The story follows Roland, a college writing professor and author of a one-hit wonder bestselling horror novel, played by Christian Oliver. His book chronicles the events of a myth involving a wolf-like creature and the actual documented death of two young girls near a camping resort. The deaths are documented simply as, “animal attack.” It’s pretty insensitive stuff but it’s allowed Roland, his wife and newborn child the ability to live in a quiet, comfortable suburb. It’s all presented as monotonous and uneventful, but it’s a content and safe life. We’re soon introduced to Roland’s academic activities at the university and witness his borderline inappropriate behavior with one of his students. One particular student, Penelope, played by the beautiful Christine Donion, hints to the viewer a sexual history with Roland. Our flawed leading man receives a fan mail at home, inviting him to the actual location of his book, where the deaths took place. Ecstatic at the opportunity, as he didn’t have it while writing the book, Roland agrees. Leaving only a note for his wife he makes his way to the camping grounds. The camp’s director and forest ranger, Anita, played by Larisa Oleynik, greets Roland and awkwardly admits that she is the fan girl. Roland soon learns that his visit was not as innocent as the letter led him to believe and ends up trapped in circumstances eerily close to the events of his novel.

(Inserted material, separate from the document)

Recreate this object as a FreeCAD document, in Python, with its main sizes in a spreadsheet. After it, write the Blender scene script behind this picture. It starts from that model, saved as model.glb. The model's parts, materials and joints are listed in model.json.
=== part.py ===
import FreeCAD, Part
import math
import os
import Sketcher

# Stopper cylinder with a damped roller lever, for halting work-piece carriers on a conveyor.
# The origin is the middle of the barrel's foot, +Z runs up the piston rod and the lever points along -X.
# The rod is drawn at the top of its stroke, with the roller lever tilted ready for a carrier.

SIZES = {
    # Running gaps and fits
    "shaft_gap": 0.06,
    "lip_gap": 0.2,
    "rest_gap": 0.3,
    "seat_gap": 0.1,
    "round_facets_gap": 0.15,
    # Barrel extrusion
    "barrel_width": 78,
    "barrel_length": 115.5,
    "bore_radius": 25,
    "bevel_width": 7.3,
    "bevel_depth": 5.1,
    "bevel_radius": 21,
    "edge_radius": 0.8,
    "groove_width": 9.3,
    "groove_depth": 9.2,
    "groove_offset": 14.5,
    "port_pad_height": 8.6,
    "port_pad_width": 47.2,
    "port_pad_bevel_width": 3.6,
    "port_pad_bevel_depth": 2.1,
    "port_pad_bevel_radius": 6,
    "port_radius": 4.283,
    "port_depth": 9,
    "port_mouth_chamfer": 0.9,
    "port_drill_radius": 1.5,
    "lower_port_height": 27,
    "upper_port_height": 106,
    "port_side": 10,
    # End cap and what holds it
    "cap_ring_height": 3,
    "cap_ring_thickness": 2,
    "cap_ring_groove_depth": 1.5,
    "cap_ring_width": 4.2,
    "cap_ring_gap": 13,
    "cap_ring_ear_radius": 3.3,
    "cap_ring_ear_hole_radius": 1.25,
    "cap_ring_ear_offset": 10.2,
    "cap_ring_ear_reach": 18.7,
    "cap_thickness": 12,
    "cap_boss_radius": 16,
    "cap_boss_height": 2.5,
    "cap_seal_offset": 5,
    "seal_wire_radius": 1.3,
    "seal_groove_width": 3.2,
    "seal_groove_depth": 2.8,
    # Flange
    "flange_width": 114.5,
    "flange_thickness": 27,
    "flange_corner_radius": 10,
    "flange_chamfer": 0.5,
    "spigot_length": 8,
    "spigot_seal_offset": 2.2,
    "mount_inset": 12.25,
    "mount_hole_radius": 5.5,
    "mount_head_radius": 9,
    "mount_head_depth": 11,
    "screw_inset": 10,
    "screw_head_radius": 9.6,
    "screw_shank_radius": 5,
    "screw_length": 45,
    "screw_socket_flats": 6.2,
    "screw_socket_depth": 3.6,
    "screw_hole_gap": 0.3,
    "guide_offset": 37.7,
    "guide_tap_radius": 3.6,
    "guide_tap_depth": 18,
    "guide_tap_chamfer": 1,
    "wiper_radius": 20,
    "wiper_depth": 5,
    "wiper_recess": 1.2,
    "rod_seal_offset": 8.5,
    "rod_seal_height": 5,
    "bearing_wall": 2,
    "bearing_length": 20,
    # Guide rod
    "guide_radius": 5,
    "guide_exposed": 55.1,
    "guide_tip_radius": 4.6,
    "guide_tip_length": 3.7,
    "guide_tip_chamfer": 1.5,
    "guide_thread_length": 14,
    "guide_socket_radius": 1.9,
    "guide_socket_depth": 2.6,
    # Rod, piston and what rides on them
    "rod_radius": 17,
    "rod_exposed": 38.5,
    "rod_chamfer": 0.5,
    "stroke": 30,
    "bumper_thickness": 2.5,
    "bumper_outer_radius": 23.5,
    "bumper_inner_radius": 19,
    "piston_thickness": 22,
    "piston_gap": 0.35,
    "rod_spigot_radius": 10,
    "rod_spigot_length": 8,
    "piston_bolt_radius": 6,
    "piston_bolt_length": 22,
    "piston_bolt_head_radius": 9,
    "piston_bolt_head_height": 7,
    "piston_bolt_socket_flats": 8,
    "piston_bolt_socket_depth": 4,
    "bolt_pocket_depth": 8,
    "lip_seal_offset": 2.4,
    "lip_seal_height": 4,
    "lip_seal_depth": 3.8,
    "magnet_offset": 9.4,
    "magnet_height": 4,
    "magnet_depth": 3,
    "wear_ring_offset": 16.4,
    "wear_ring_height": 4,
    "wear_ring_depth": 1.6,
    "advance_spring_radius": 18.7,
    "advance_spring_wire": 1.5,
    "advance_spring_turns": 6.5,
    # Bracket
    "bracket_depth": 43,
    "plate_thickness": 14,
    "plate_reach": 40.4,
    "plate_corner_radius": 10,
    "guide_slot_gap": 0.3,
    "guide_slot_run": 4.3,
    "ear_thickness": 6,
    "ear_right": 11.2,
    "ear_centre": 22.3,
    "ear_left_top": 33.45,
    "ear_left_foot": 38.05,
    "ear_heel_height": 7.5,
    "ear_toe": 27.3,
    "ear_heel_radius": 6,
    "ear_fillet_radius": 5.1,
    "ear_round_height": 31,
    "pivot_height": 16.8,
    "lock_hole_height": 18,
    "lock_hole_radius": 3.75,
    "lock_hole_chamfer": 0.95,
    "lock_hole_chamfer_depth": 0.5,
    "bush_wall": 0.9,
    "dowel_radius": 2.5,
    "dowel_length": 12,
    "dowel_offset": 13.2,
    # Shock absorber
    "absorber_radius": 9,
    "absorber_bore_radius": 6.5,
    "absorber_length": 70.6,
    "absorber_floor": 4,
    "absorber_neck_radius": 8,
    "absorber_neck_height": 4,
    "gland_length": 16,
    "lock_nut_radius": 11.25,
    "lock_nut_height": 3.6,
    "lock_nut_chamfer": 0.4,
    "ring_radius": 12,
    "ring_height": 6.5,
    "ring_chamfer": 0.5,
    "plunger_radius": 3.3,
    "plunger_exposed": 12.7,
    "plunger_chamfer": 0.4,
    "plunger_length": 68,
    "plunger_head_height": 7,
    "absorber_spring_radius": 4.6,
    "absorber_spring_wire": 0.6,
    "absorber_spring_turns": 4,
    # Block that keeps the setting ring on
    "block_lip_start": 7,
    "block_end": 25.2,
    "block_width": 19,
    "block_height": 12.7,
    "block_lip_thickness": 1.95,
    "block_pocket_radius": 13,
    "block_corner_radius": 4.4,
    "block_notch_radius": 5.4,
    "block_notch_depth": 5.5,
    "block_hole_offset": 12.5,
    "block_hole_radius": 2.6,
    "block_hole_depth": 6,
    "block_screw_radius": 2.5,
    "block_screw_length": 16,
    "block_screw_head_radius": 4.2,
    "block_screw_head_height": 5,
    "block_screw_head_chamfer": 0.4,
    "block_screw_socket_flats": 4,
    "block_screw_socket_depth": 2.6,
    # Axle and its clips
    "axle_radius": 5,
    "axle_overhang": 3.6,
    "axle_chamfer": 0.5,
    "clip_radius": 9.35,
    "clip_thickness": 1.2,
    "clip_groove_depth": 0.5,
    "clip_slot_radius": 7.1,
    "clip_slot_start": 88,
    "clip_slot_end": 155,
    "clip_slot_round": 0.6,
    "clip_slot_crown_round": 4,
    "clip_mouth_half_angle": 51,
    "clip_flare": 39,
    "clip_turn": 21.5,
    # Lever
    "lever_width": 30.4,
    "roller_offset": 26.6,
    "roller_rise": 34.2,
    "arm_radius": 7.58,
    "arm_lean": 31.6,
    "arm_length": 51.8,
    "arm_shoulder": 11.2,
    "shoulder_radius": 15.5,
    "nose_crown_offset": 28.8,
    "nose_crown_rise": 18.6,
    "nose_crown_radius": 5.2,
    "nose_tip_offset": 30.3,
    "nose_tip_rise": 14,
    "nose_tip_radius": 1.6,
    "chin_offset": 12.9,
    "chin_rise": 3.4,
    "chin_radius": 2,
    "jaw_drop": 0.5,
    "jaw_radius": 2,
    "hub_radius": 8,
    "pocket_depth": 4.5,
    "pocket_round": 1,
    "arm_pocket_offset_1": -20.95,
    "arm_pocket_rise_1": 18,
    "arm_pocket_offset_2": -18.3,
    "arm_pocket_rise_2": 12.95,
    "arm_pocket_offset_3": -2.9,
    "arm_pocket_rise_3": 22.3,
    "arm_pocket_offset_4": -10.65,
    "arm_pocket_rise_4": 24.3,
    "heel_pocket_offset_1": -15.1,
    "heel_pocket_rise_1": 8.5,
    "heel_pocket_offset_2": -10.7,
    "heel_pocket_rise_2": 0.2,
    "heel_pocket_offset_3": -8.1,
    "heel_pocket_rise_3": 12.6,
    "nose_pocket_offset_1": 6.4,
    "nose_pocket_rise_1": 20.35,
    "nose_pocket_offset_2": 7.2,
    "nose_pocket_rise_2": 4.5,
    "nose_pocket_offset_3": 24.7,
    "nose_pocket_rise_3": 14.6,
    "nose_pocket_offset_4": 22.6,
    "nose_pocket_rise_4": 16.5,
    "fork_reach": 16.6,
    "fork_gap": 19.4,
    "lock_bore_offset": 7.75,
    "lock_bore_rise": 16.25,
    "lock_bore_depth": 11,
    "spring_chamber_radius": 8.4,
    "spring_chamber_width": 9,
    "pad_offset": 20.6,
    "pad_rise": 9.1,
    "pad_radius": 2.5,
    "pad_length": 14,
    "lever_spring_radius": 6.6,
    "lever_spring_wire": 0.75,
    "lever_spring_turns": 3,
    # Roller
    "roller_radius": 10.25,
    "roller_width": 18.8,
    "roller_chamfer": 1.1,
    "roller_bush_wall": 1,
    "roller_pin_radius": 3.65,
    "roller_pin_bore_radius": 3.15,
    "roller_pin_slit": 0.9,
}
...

If you were like me, anticipating a blood-soaked creature feature, rich with B movie charm, you will be sorely disappointed. It’s not that at all and quite frankly, I’m not sure this would satisfy fans of any particular genre. Some of the film’s problems could have been overlooked, had our protagonist, (if you can call him that,) been redeemable, or at the very least, relatable. He’s selfish, arrogant without charm and besides that, Roland just isn’t a very bright guy. From the onset, I was willing to give him a few free passes, considering he’s human after all and it certainly wouldn’t be interesting watching a buttoned-up choir boy. As the narrative goes on though, the film seems to go out of its way to make him unlikable. It’s puzzling, because for the majority of the film, we’re seeing events unfold through his eyes. It makes you wonder if writer, Jonathan Murphy, knew what he was doing with his characters and ultimately the films’ tangibility.
The brightest spot of the film is Larisa Oleynik, mostly recognized as the overly sweet and wholesome sister from 10 Things I hate About You, (1999.) Going even farther back in time, she was the super power-wielding star of the Nickelodeon show, The Secret World of Alex Mack, (1994-1998.) Aside from my childhood crush on her, I’ve always found her to be a fine actress. She inhabits her uptight, authoritative character well and livens up the film with her energetic presence. There’s always been a “brightness” to her performances that lights up the screen and not always in a cheery way. She has quite a bit of range and elevates this otherwise dull film. Christian Oliver gives a passable performance at best and his unlikeable character doesn’t help matters. The rest of the small cast are serviceable in their roles, but nothing memorable. Christine, played by Erin Daniels does manage to convincingly play a suspecting wife. While Roland is trapped in Anita’s web, deep in the forests of the camp, Christine is uncovering her husband’s sexual secrets. Her reaction is a balanced blending of numbness and anger. Regrettably, it’s the only moment in the film that feels genuinely human.
From a technical and production standpoint, Animal Among Us, is mostly fine. The camerawork and composition functioned like it should and nothing of its doing took me out of the film. I was impressed by the number of credible locations they were able to snag for this film. Well-earned points to the location scouters. The university and area where Roland teaches harken back to one of my film lecture auditoriums and the campsite looks and feels appropriately isolating. It’s all pretty genuine and believable looking and it helps the film from being unwatchable. The sound mixing is pretty bad, mostly due to poor balancing between competing sounds. Background noises, music and Foley sound effects often drown out important exposition dialogue. I’ve certainly heard worse, but it’s most certainly not a strong suit in this film.
Structurally, Animal Among Us is fairly solid, but it fails on so many other levels that the narrative’s skeleton doesn’t amount to anything. You can have a great outline for an essay, but until its actually written and fleshed out with good content, it’s nothing. Very little works as a whole, and the things that are actually decent aren’t good enough to support any one aspect of the film. I do believe that Woodruff and Murphy had some good ideas to play with, given the many different types of horror they try to realize. The problem with Animal Among Us isn’t that it doesn’t know what it wants to be. It does strive to have an identity. The problem is that it doesn’t do any of the things it sets out to do well. It doesn’t work as a creature feature, as there is an insulting scarcity of scenes featuring the creature. It doesn’t work as psychological thriller either, as we’re stuck with weak, sometimes completely unlikable characters with senseless motives. While there are a few good performances and legitimate locations, Animal Among Us not only fails as a horror film, it fails as a film of any kind.
Animal Among Us is now roaring on VOD from Uncork'D Entertainment.